» Supplied data:
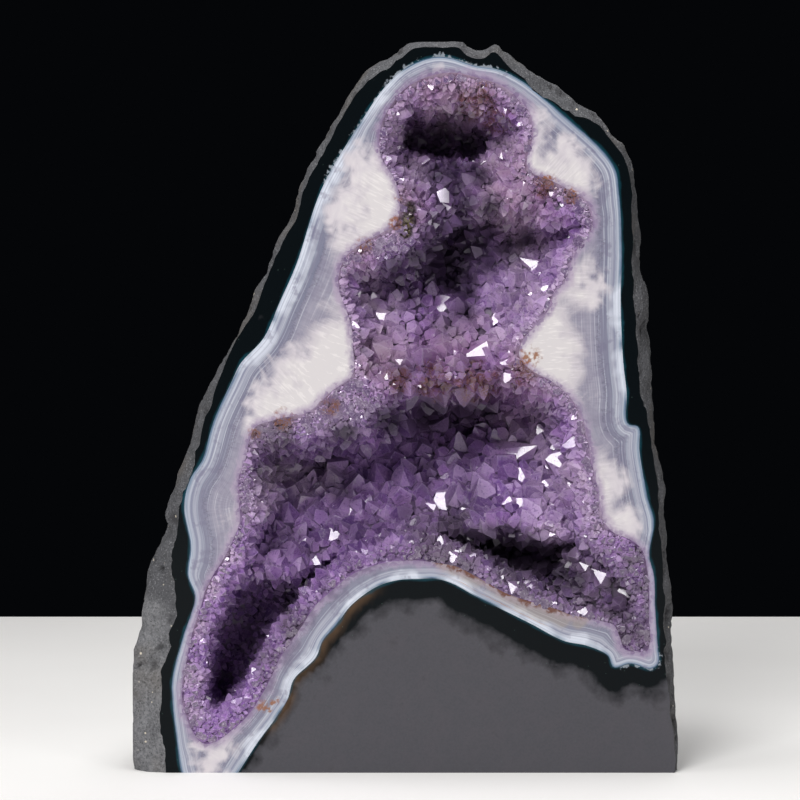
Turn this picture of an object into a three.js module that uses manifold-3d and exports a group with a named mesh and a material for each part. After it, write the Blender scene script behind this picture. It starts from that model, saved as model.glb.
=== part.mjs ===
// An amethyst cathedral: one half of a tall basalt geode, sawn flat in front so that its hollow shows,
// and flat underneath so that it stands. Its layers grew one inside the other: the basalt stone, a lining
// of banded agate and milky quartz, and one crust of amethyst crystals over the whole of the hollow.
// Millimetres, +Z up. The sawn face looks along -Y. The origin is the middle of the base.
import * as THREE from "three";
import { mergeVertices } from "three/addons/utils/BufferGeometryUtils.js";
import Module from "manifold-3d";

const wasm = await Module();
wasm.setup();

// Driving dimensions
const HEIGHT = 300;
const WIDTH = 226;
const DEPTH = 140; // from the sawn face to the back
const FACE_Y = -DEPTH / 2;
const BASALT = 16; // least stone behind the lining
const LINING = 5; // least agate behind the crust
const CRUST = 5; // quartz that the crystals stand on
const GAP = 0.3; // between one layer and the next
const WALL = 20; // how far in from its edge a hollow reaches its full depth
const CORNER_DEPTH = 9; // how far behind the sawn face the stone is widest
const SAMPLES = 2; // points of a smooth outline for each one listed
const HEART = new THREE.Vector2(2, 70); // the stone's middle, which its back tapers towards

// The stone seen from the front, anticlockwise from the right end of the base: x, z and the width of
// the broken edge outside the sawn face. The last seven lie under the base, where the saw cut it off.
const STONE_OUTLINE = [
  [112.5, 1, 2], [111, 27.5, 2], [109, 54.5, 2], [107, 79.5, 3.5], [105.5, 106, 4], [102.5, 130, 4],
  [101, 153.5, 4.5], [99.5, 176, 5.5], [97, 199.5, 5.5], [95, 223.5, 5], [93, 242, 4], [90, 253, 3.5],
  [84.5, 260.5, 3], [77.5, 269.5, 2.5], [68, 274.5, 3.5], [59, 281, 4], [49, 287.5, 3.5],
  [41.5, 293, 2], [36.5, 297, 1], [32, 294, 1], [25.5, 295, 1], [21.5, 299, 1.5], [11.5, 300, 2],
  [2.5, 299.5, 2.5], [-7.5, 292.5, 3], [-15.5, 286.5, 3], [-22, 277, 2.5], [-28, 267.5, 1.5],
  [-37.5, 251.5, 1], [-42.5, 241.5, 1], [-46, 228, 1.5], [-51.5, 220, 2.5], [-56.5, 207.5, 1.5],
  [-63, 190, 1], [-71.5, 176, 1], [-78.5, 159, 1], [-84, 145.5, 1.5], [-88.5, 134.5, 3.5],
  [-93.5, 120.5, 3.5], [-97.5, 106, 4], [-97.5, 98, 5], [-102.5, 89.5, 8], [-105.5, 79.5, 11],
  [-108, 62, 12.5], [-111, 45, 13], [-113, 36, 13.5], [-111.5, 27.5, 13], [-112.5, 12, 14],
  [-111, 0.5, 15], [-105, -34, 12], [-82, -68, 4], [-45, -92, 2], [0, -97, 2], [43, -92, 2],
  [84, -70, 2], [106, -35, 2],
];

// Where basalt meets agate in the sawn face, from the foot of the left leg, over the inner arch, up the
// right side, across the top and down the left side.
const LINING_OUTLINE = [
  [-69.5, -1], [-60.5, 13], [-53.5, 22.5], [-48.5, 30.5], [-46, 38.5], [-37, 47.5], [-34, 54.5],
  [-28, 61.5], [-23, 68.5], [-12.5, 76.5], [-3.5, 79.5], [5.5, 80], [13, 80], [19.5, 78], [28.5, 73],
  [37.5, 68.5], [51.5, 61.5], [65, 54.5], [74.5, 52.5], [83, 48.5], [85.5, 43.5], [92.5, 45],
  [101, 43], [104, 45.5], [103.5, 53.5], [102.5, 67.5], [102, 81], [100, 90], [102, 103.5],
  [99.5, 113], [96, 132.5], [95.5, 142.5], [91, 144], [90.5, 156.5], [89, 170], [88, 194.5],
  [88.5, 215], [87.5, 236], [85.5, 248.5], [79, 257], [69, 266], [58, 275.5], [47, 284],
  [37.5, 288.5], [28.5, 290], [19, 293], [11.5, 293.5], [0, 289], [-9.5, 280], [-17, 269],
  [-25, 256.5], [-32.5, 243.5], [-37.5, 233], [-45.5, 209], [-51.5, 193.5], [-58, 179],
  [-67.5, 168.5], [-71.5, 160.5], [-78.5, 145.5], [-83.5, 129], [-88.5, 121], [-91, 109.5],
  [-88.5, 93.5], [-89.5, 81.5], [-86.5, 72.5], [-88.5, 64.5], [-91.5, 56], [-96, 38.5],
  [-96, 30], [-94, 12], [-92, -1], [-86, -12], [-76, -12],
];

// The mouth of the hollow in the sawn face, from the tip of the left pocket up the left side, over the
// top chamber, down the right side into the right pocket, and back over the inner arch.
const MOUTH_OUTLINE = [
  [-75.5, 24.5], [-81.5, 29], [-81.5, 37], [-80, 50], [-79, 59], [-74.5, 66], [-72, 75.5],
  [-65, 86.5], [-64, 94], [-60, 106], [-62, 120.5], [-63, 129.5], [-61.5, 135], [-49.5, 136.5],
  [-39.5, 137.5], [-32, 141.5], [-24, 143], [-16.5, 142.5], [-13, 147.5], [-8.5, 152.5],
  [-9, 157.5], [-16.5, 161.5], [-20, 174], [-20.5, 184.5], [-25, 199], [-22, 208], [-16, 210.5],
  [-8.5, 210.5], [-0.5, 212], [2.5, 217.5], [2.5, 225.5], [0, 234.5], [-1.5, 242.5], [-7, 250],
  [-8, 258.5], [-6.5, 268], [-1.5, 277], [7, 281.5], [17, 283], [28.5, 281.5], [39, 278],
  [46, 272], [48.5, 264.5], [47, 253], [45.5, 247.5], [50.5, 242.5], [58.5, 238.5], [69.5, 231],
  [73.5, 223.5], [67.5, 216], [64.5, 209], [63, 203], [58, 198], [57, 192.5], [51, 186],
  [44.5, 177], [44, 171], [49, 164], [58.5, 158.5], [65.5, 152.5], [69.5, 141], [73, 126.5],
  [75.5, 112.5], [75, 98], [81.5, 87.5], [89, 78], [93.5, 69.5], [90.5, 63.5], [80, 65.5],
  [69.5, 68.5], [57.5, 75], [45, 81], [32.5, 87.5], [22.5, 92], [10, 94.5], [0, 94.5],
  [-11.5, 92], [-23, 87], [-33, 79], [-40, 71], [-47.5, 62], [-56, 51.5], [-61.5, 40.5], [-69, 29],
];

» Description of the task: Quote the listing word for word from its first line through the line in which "import Module from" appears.

» Exercise output:
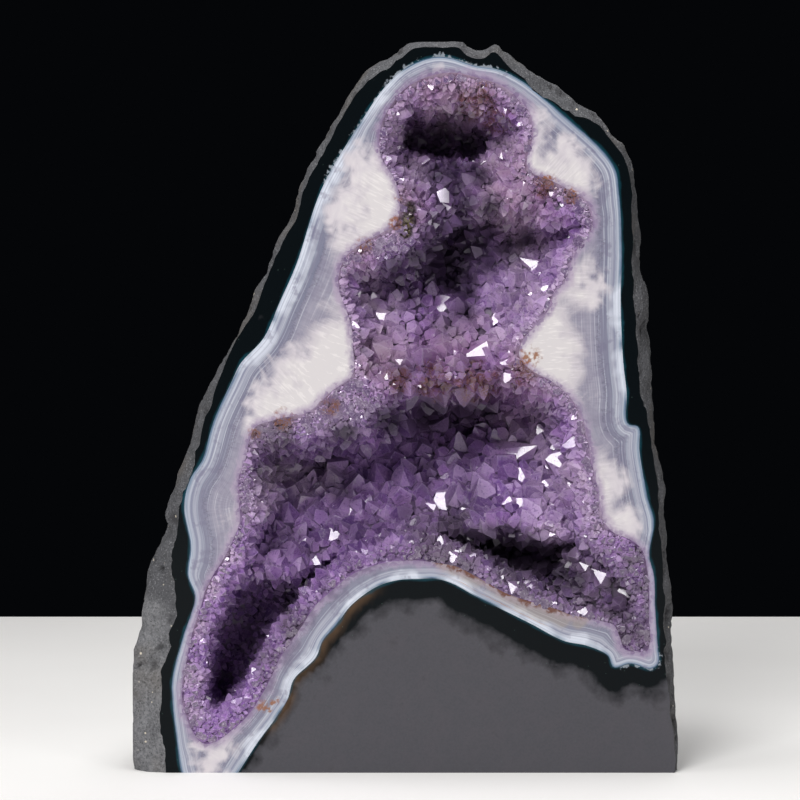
Turn this picture of an object into a three.js module that uses manifold-3d and exports a group with a named mesh and a material for each part. After it, write the Blender scene script behind this picture. It starts from that model, saved as model.glb.
=== part.mjs ===
// An amethyst cathedral: one half of a tall basalt geode, sawn flat in front so that its hollow shows,
// and flat underneath so that it stands. Its layers grew one inside the other: the basalt stone, a lining
// of banded agate and milky quartz, and one crust of amethyst crystals over the whole of the hollow.
// Millimetres, +Z up. The sawn face looks along -Y. The origin is the middle of the base.
import * as THREE from "three";
import { mergeVertices } from "three/addons/utils/BufferGeometryUtils.js";
import Module from "manifold-3d";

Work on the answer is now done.